December 18th, 2015 at 7:42:12 PM permalink
Fleastiff
Member since: Oct 27, 2012
Threads: 62
Posts: 7831
There are many situations wherein an auditor would be highly suspicious of NO errors being detected... sort of like the real world ain't never that perfect.
December 20th, 2015 at 9:05:19 AM permalink
TheCesspit
Member since: Oct 24, 2012
Threads: 23
Posts: 1929
Quote: AZDuffman
I have a question on sample sizes. If I was testing for errors on a sample with 64,000 subjects, what would be the size needed to be confident of no errors?

Background: My employer has pulled customer info for regulatory reporting (banking is NOT de-regulated!) for the feds. Somehow they pulled data to an Excel spreadsheet for the various needs. We are looking at random files, not truly randomized but close enough for government work, and checking the fields with what is in other system. We are doing it all of next week. So far no errors on my end.

What would the sample size of examined files need to be to get n% confidence of say no errors, 99% correct, or whatever the % would be as I know numbers go way up to get that marginal extra confidence.


Depends on the likely hood of an error.

You could model the hypothesis of the chance of finding an error in a file. Make up a number. Then work out the chance that you pull X files and find no error. Change your error chance and recalculate.

E.g say you guess the chance of pulling of a file and finding an error is 1%. You check 100 files. What's the chances of finding zero errors in 100 files?

-> 99/100 of clean file each time, raised to power of 100. 99/100^100-> 36%. So even with a 1% error rate, there's a 36% chance you could check 100 files and find no errors. Which is probably not good enough, as if audited, there's a 64% chance they'd find an error.

However, if you think the chance of an error is 50% per file, it's vanishingly small that you have no error in 100 files. I am sure there's a function to work out the 99% confidence rate that after 100 files your error rate is x% of less. It probably uses the natural log.

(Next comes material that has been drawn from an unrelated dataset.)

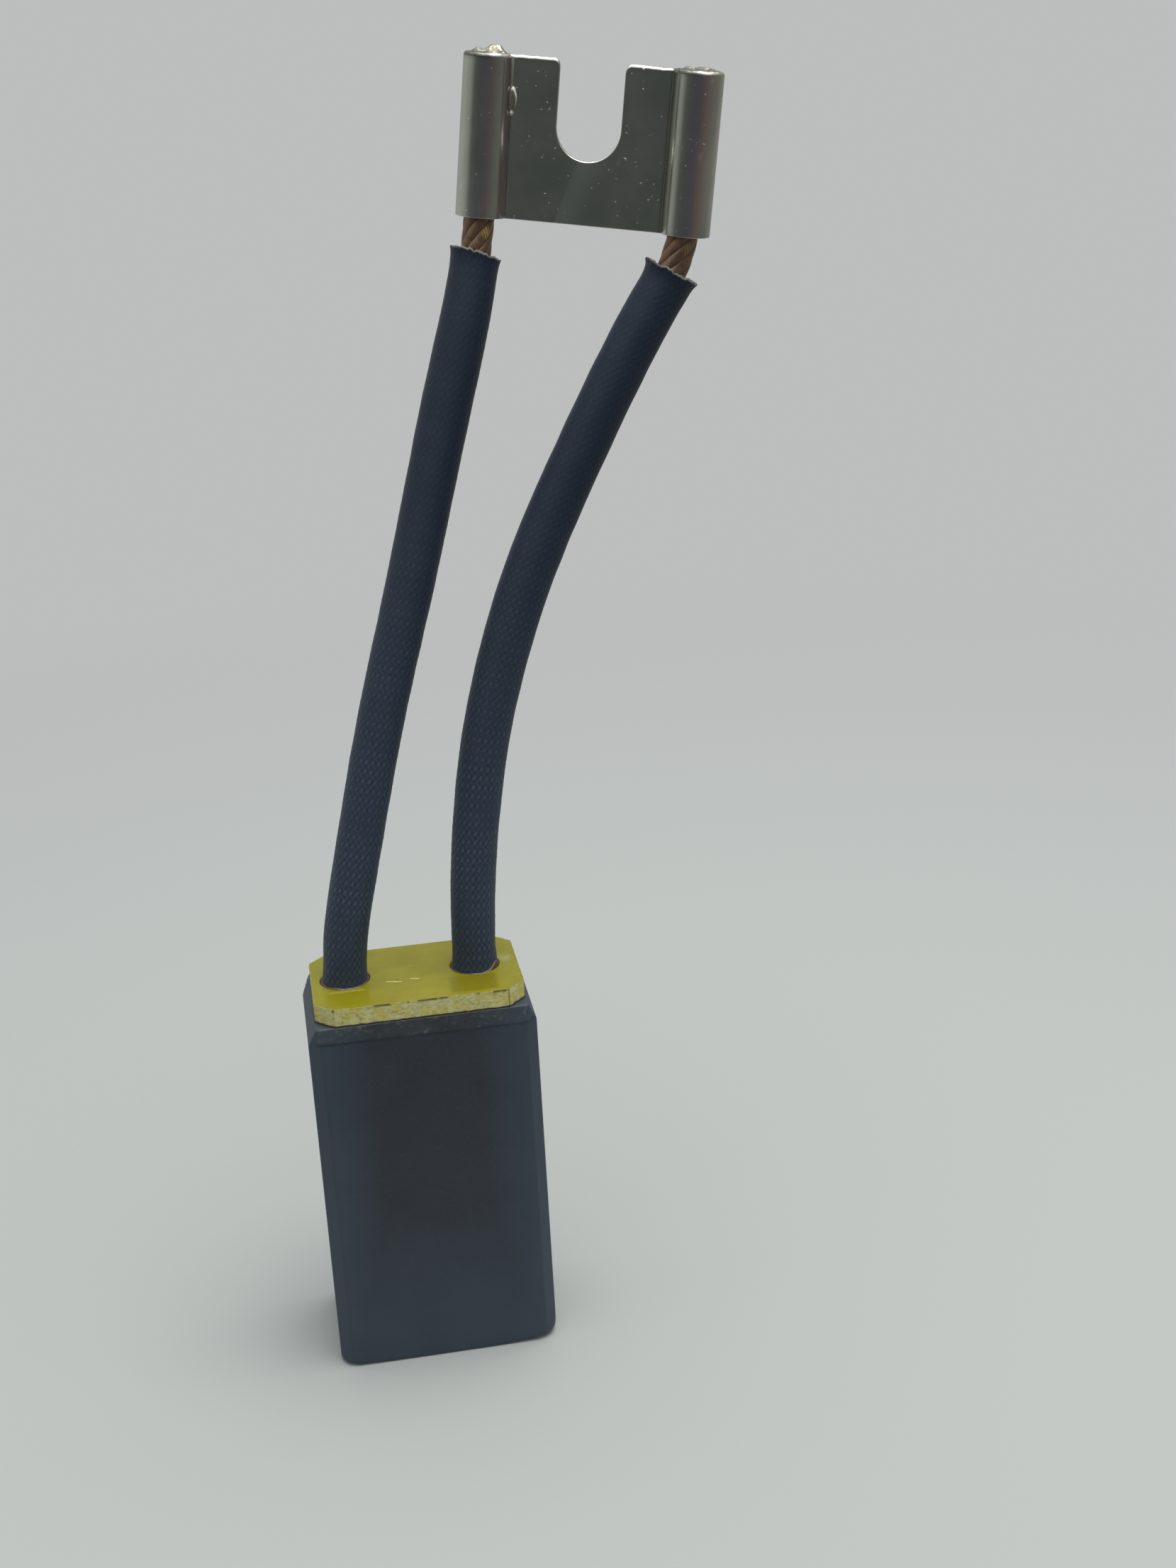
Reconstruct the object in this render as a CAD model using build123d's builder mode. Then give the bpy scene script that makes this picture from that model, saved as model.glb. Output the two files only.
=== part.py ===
from build123d import *
import os
from math import asin, cos, degrees, radians, sin, tan

# Carbon brush with two braided leads and one slotted terminal.
# The block stands on its running face. Origin: middle of the running face.
# +X runs along the block's width, +Y through its thickness to the back, +Z up the leads.
# All sizes are in millimetres.

# Carbon block
block_width = 32.0
block_depth = 20.0
block_height = 55.0
corner_chamfer = 1.65
running_edge_round = 0.3
side_bevel_run = 1.2
front_bevel_run = 0.4
back_bevel_run = 0.9
top_bevel_drop = 2.8
front_bevel_drop_left = 2.15
front_bevel_drop_right = 2.45

# Lead holes, drilled from the top and filled with tamped copper powder
lead_from_side = 6.75
lead_shift = -0.65
tamped_diameter = 8.0
tamped_depth = 16.0
drill_point_angle = 118.0

# Insulating top plate and the adhesive film under it
film_thickness = 0.15
plate_thickness = 2.55
plate_inset = 0.05
plate_corner = 2.5
cement_gap = 0.3
cement_below_top = 0.2

# Leads: a stranded copper rope in a braided sleeve
rope_diameter = 4.0
sleeve_gap = 0.5
sleeve_wall = 0.8
sleeve_short_of_bend = 2.6
arc_share_of_run = 0.45

# Terminal: one sheet with both side edges rolled round the ropes and a slot open to the top
sheet_thickness = 0.85
terminal_width = 34.6
terminal_height = 21.0
barrel_gap = 0.45
throat_radius = 1.2
seam_angle = 9.0
slot_width = 8.7
slot_floor = 8.25
slot_corner_round = 0.8
terminal_right = 31.9
terminal_back = 15.65
terminal_rise = 99.5
terminal_turn = 18.0
terminal_tilt = 7.2

# Solder in the barrels, on the rope ends and at the left seam
rope_below_rim = 0.3
solder_cap_radius = 2.85
left_cap_height = 1.3
right_cap_height = 0.6
seam_bead_length = 3.9
seam_bead_width = 1.3
seam_bead_height = 0.45
seam_bead_round = 0.3
seam_bead_middle = 15.1

# Free points of each lead's route, with their heights above the block's top
left_route = [(-6.5, 1.0, 21.0), (-1.6, 4.2, 39.0), (5.2, 9.1, 59.0), (11.2, 14.4, 78.0), (15.9, 17.5, 92.0)]
right_route = [(9.8, 1.0, 21.0), (13.0, 3.0, 38.0), (19.7, 5.9, 56.5), (29.4, 8.7, 74.0), (38.2, 10.6, 88.7)]
first_bend_height = 7.0
last_bend_below_barrel = 2.6
straight_in_barrel = 5.0

# Sizes and places that follow
sides = {"left": -1, "right": 1}
half_width = block_width / 2
half_depth = block_depth / 2
plate_top = block_height + film_thickness + plate_thickness
plate_width = block_width - 2 * (side_bevel_run + plate_inset)
plate_front = front_bevel_run + plate_inset - half_depth
plate_back = half_depth - back_bevel_run - plate_inset
lead_x = {side: lead_shift + sign * (half_width - lead_from_side) for side, sign in sides.items()}
rope_radius = rope_diameter / 2
sleeve_bore_radius = rope_radius + sleeve_gap
sleeve_radius = sleeve_bore_radius + sleeve_wall
plate_hole_radius = sleeve_radius + cement_gap
drill_point_height = tamped_diameter / 2 / tan(radians(drill_point_angle / 2))

barrel_bore = rope_radius + barrel_gap
barrel_radius = barrel_bore + sheet_thickness
barrel_middle = barrel_bore + sheet_thickness / 2
barrel_x = terminal_width / 2 - barrel_radius

# Directions of the terminal's sheet: across, up along the barrels, and out of its front
turn = radians(terminal_turn)
tilt = radians(terminal_tilt)
level = Vector(cos(turn), -sin(turn), 0)
across = level * cos(tilt) - Vector(0, 0, 1) * sin(tilt)
up = level * sin(tilt) + Vector(0, 0, 1) * cos(tilt)
front = Vector(-sin(turn), -cos(turn), 0)
terminal_foot = Vector(terminal_right, terminal_back, plate_top + terminal_rise)
barrel_mouth = {side: terminal_foot + across * (sign * barrel_x) for side, sign in sides.items()}


def lead_route(side, free_points):
    """The route's points from the top of the block to a short way inside the barrel."""
    start = Vector(lead_x[side], 0, block_height)
    first_bend = start + Vector(0, 0, first_bend_height)
    free = [Vector(x, y, block_height + rise) for x, y, rise in free_points]
    last_bend = barrel_mouth[side] - up * last_bend_below_barrel
    end = barrel_mouth[side] + up * straight_in_barrel
    return [start, first_bend, *free, last_bend, end]


def bend_radii(points):
    """The largest arc that fits at each bend of the route."""
    radii = []
    for before, here, after in zip(points, points[1:], points[2:]):
        turn_angle = (here - before).get_angle(after - here)
        shorter = min((here - before).length, (after - here).length)
        radii.append(arc_share_of_run * shorter / tan(radians(turn_angle / 2)))
    return radii


routes = {"left": lead_route("left", left_route), "right": lead_route("right", right_route)}
radii = {side: bend_radii(points) for side, points in routes.items()}
rope_line = {}
for side, points in routes.items():
    with BuildLine() as line:
        Line(points[0] - Vector(0, 0, tamped_depth), points[0])
        FilletPolyline(*points, radius=radii[side])
        Line(points[-1], barrel_mouth[side] + up * (terminal_height - rope_below_rim))
    rope_line[side] = line.wires()[0]
    runs = [(b - a).length for a, b in zip(points, points[1:])]
    print(side, "runs", [round(run, 1) for run in runs])
    print(side, "bend radii", [round(radius, 1) for radius in radii[side]])
    print(side, "rope length", round(rope_line[side].length, 1))

# Carbon block: chamfered upright edges, bevelled top edge, two blind holes
with BuildPart() as carbon_block:
    with BuildSketch():
        Rectangle(block_width, block_depth)
    extrude(amount=block_height)
    chamfer(carbon_block.edges().filter_by(Axis.Z), length=corner_chamfer)
    fillet(carbon_block.faces().sort_by(Axis.Z)[0].edges(), radius=running_edge_round)
    side_edges = [((sign * half_width, 0), (sign, 0), side_bevel_run) for sign in sides.values()]
    back_edge = ((0, half_depth), (0, 1), back_bevel_run)
    for (x, y), (out_x, out_y), run in [*side_edges, back_edge]:
        slope = Vector(out_x * top_bevel_drop, out_y * top_bevel_drop, run)
        split(bisect_by=Plane((x, y, block_height - top_bevel_drop), z_dir=slope), keep=Keep.BOTTOM)
    # The front bevel was filed by hand and runs deeper towards the right
    for x, drop in ((-half_width, front_bevel_drop_left), (half_width, front_bevel_drop_right)):
        with BuildSketch(Plane.YZ.offset(x)):
            with BuildLine():
                low = (-half_depth, block_height - drop)
                inner = (-half_depth + front_bevel_run, block_height)
                Polyline(low, inner, (-half_depth, block_height), low)
            make_face()
    loft(ruled=True, mode=Mode.SUBTRACT)
    for x in lead_x.values():
        with BuildSketch(Plane.XY.offset(block_height)):
            with Locations((x, 0)):
                Circle(tamped_diameter / 2)
        extrude(amount=-tamped_depth, mode=Mode.SUBTRACT)
        with Locations((x, 0, block_height - tamped_depth)):
            Cone(
                bottom_radius=0,
                top_radius=tamped_diameter / 2,
                height=drill_point_height,
                align=(Align.CENTER, Align.CENTER, Align.MAX),
                mode=Mode.SUBTRACT,
            )

# Top plate and film share their outline and their two lead holes
with BuildSketch() as plate_outline:
    with Locations((0, (plate_front + plate_back) / 2)):
        Rectangle(plate_width, plate_back - plate_front)
    chamfer(plate_outline.vertices(), length=plate_corner)
    with Locations(*[(x, 0) for x in lead_x.values()]):
        Circle(plate_hole_radius, mode=Mode.SUBTRACT)

with BuildPart() as bond_film:
    with BuildSketch(Plane.XY.offset(block_height)):
        add(plate_outline.sketch)
    extrude(amount=film_thickness)

with BuildPart() as top_plate:
    with BuildSketch(Plane.XY.offset(block_height + film_thickness)):
        add(plate_outline.sketch)
    extrude(amount=plate_thickness)

parts = {"carbon_block": carbon_block, "bond_film": bond_film, "top_plate": top_plate}

# Leads: rope, sleeve, tamped plug round the rope, and cement round the sleeve's foot
for side, points in routes.items():
    with BuildPart() as rope:
        with BuildSketch(Plane.XY.offset(block_height - tamped_depth)):
            with Locations((lead_x[side], 0)):
                Circle(rope_radius)
        sweep(path=rope_line[side])
    parts["rope_" + side] = rope

    with BuildPart() as sleeve:
        last_run = (points[-2] - points[-3]).normalized()
        sleeve_end = points[-2] - last_run * sleeve_short_of_bend
        with BuildLine() as sleeve_line:
            FilletPolyline(*points[:-2], sleeve_end, radius=radii[side][:-1])
        with BuildSketch(Plane.XY.offset(block_height)):
            with Locations((lead_x[side], 0)):
                Circle(sleeve_radius)
                Circle(sleeve_bore_radius, mode=Mode.SUBTRACT)
        sweep(path=sleeve_line.wires()[0])
    parts["sleeve_" + side] = sleeve
    section = (sleeve_radius**2 - sleeve_bore_radius**2) * radians(180)
    print(side, "sleeve length", round(sleeve_line.wires()[0].length, 1))
    volume_ratio = sleeve.part.volume / section / sleeve_line.wires()[0].length
    print(side, "sleeve volume over section times length", round(volume_ratio, 4))

    with BuildPart() as tamping:
        with BuildSketch(Plane.XY.offset(block_height)):
            with Locations((lead_x[side], 0)):
                Circle(tamped_diameter / 2)
        extrude(amount=-tamped_depth)
        with Locations((lead_x[side], 0, block_height - tamped_depth)):
            Cone(
                bottom_radius=0,
                top_radius=tamped_diameter / 2,
                height=drill_point_height,
                align=(Align.CENTER, Align.CENTER, Align.MAX),
            )
        with BuildSketch(Plane.XY.offset(block_height)):
            with Locations((lead_x[side], 0)):
                Circle(rope_radius)
        extrude(amount=-tamped_depth, mode=Mode.SUBTRACT)
    parts["tamping_" + side] = tamping

    with BuildPart() as foot_cement:
        with BuildSketch(Plane.XY.offset(block_height)):
            with Locations((lead_x[side], 0)):
                Circle(plate_hole_radius)
                Circle(sleeve_radius, mode=Mode.SUBTRACT)
        extrude(amount=film_thickness + plate_thickness - cement_below_top)
    parts["foot_cement_" + side] = foot_cement

# Terminal: the section seen along the barrels, with x across and y to the back.
# Each side edge bends out of the sheet's plane, goes round its rope and ends beside the sheet.
throat_angle = degrees(asin(throat_radius / (barrel_middle + throat_radius)))
throat_x = barrel_x - (barrel_middle + throat_radius) * cos(radians(throat_angle))
half_sheet = sheet_thickness / 2
throat_inside = throat_radius - half_sheet
throat_outside = throat_radius + half_sheet

with BuildPart() as terminal:
    with BuildSketch(Plane(origin=terminal_foot, x_dir=across, z_dir=up)) as sheet_section:
        with BuildLine():
            for sign, half_turn in ((-1, 0), (1, 180)):
                barrel_centre = (sign * barrel_x, 0)
                throat_centre = (sign * throat_x, -sign * throat_radius)
                wrap_start = half_turn - seam_angle
                wrap_size = -(360 - seam_angle - throat_angle)
                outer = CenterArc(barrel_centre, barrel_radius, wrap_start, wrap_size)
                inner = CenterArc(barrel_centre, barrel_bore, wrap_start, wrap_size)
                Line(outer @ 0, inner @ 0)
                throat_start = half_turn + 180 + throat_angle
                throat_size = 90 - throat_angle
                CenterArc(throat_centre, throat_inside, throat_start, throat_size)
                CenterArc(throat_centre, throat_outside, throat_start, throat_size)
            Line((-throat_x, half_sheet), (throat_x, half_sheet))
            Line((-throat_x, -half_sheet), (throat_x, -half_sheet))
        make_face()
    extrude(amount=terminal_height)
    with BuildSketch(Plane(origin=terminal_foot, x_dir=across, z_dir=front)):
        with BuildLine():
            rim = terminal_height
            side_x = slot_width / 2
            lip_x = side_x + slot_corner_round
            over = rim + sheet_thickness
            floor_arc_y = slot_floor + side_x
            RadiusArc((-lip_x, rim), (-side_x, rim - slot_corner_round), slot_corner_round)
            Line((-side_x, rim - slot_corner_round), (-side_x, floor_arc_y))
            ThreePointArc((-side_x, floor_arc_y), (0, slot_floor), (side_x, floor_arc_y))
            Line((side_x, floor_arc_y), (side_x, rim - slot_corner_round))
            RadiusArc((side_x, rim - slot_corner_round), (lip_x, rim), slot_corner_round)
            Polyline((lip_x, rim), (lip_x, over), (-lip_x, over), (-lip_x, rim))
        make_face()
    extrude(amount=sheet_thickness, both=True, mode=Mode.SUBTRACT)
parts["terminal"] = terminal

# Solder: fills each barrel round the rope and stands as a cap on its rim
cap_heights = {"left": left_cap_height, "right": right_cap_height}
for side, cap_height in cap_heights.items():
    mouth = barrel_mouth[side]
    dome_radius = (solder_cap_radius**2 + cap_height**2) / (2 * cap_height)
    with BuildPart() as solder:
        with BuildSketch(Plane(origin=mouth, x_dir=across, z_dir=front)):
            with BuildLine():
                dome_edge = (solder_cap_radius, terminal_height)
                dome_top = (0, terminal_height + cap_height)
                Polyline(dome_top, (0, 0), (barrel_bore, 0), (barrel_bore, terminal_height), dome_edge)
                RadiusArc(dome_edge, dome_top, -dome_radius)
            make_face()
        revolve(axis=Axis(mouth, up))
        add(parts["rope_" + side].part, mode=Mode.SUBTRACT)
    parts["solder_" + side] = solder

with BuildPart() as seam_bead:
    bead_x = -barrel_x + barrel_radius + seam_bead_width / 2
    bead_place = terminal_foot + across * bead_x + up * seam_bead_middle + front * half_sheet
    with BuildSketch(Plane(origin=bead_place, x_dir=up, z_dir=front)):
        SlotOverall(seam_bead_length, seam_bead_width)
    extrude(amount=seam_bead_height)
    fillet(seam_bead.faces().sort_by(Axis(bead_place, front))[-1].edges(), radius=seam_bead_round)
parts["seam_bead"] = seam_bead

os.makedirs("parts", exist_ok=True)
for name, piece in parts.items():
    piece.part.label = name
    export_step(piece.part, "parts/" + name + ".step")
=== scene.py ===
from math import asin, cos, pi, radians, sin

import bmesh
import bpy
import numpy as np
from mathutils import Matrix, Vector, noise


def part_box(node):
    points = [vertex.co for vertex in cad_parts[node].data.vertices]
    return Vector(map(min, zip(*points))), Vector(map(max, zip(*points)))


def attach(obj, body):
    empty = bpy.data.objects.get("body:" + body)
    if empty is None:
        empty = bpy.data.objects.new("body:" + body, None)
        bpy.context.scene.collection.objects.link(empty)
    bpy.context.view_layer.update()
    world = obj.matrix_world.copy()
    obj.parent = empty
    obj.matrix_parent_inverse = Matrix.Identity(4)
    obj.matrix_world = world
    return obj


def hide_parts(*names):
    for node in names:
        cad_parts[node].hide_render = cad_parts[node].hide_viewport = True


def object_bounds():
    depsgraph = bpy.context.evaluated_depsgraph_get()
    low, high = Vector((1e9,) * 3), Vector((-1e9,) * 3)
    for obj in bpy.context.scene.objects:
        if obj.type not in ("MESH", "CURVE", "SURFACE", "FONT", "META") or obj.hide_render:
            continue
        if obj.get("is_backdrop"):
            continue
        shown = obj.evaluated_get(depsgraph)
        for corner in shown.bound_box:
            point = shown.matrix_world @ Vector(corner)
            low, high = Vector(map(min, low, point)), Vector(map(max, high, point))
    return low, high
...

5% error rate would give a 0.6% chance of running through 100 files clean.

In short, without a good idea of your error rate, it's probably a lot of files to get to an level of confidence that your error rate is low (1 in 1000 feel about right? You need 90% chance of doing 100 files clean).

Course if you find a single error after 500 files, you can estimate your error rate at 1 in 500 and go from there to see how reasonable it is.
It is said that your life flashes before your eyes just before you die.... it's called Life
December 20th, 2015 at 9:12:26 AM permalink
Wizard
Administrator
Member since: Oct 23, 2012
Threads: 239
Posts: 6095
Quote: TheCesspit
Depends on the likely hood of an error.


Exactly.

Here is a way you might phrase the question to get a answer.

There are two populations of cans of beans. In one population every can is good. In the second, one can in 1,000 is contaminated. You do not know which population has the contaminated cans. How many cans would you need to test from either population to be 99.9% sure it is the uncontaminated population, assuming every can tested was negative.

I get 7,596.1. Since you can't test a partial can, you would need 7,597 to get past 99%
Knowledge is Good -- Emil Faber
December 21st, 2015 at 1:16:49 AM permalink
Pacomartin
Member since: Oct 24, 2012
Threads: 1068
Posts: 12569
Quote: AZDuffman
I have a question on sample sizes. If I was testing for errors on a sample with 64,000 subjects, what would be the size needed to be confident of no errors?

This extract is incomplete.